Here is Theorem 29.1 in the book Topology by James R. Munkres, 2nd edition:
Let $X$ be a (topological) space. Then $X$ is locally compact Hausdorff if and only if there exists a (topological) space $Y$ satisfying the following conditions:
(1) $X$ is a subspace of $Y$.
(2) The set $Y - X$ consists of a single point.
(3) $Y$ is a compact Hausdorff space.
If $Y$ and $Y^\prime$ are two spaces satisfying these conditions, then there is a homeomorphism of $Y$ with $Y^\prime$ that equals the identity map on $X$.
Immediately following the proof of Theorem 29.1, Munkres states
If $X$ itself should happen to be compact, then the space $Y$ of the preceding theorem is not very interesting, for it is obtained from $X$ by adjoining a single isolated point. However, if $X$ is not compact, then the point of $Y - X$ is a limit point of $X$, so that $\overline{X} = Y$.
Definition If $Y$ is a compact Hausdorff space and $X$ is a proper subspace of $Y$ whose closure equals $Y$, then $Y$ is said to be a compactification of $X$. If $Y - X$ equals a single point, then $Y$ is called the one-point compactification of $X$.

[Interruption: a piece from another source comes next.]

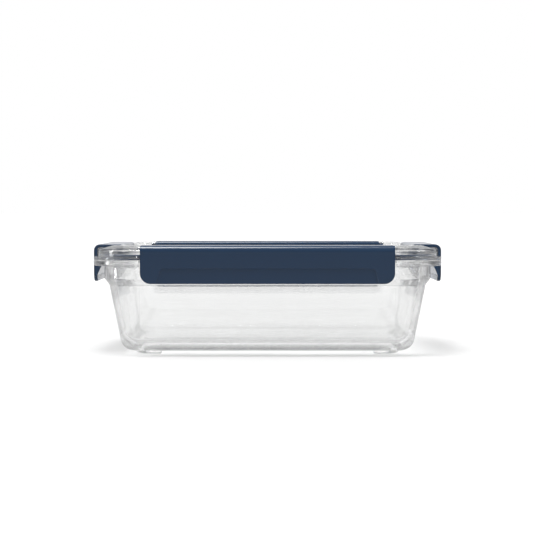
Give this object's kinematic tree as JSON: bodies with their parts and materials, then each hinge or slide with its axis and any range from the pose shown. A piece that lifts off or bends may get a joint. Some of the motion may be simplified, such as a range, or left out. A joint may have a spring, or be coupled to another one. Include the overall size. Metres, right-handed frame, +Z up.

We have shown that $X$ has a one-point compactification $Y$ if and only if $X$ is a locally compact Hausdorff space that is not itself compact. We speak of $Y$ as "the" one-point compactification because $Y$ is uniquely determined up to a homeomorphism.
Here is my Math Stack Exchange post on the fact that the one-point compactification of the real line $\mathbb{R}$ is the unit circle $S^1$ (regarded as a subspace of $\mathbb{R}^2$).
Now my question is as follows:
Let $\mathbb{R}$ have the standard (or usual) topology, and let $\mathbb{R}^2 = \mathbb{R} \times \mathbb{R}$ have the product topology. Then how to show that the one-point compactification of $\mathbb{R}^2$ is (homeomorphic with) the unit sphere $S^2$ given by $$ S^2 = \left\{ (x, y, z) \in \mathbb{R}^3 \colon x^2 + y^2 + z^2 = 1 \right\}, $$ where $S^2$ is regarded as a subspace of $\mathbb{R}^3$? That is, can we find a point $P(a, b, c)$ on $S^2$ and a homeomorphism $f \colon \mathbb{R}^2 \longrightarrow S^2 \setminus \{ (a, b, c) \}$?
A supplementary question:
More generally, for each $n = 3, 4, 5, \ldots$, can we show that the one-point compactification of the euclidean space $\mathbb{R}^n$ is (homeomorphic with) the unit sphere $S^n \subset \mathbb{R}^{n+1}$ given by $$ S^n := \left\{ \, \left( x_1, \ldots, x_n, x_{n+1} \right) \in \mathbb{R}^{n+1} \, \colon \, x_1^2 + \cdots + x_n^2 + x_{n+1}^2 = 1 \, \right\}? $$ That is, can we find a point $P\left(a_1, \ldots, a_n, a_{n+1} \right) \in S^n$ and a homeomorphism $f \colon \mathbb{R}^n \longrightarrow S^n \setminus \left\{ \left( a_1, \ldots, a_n, a_{n+1} \right) \right\}$?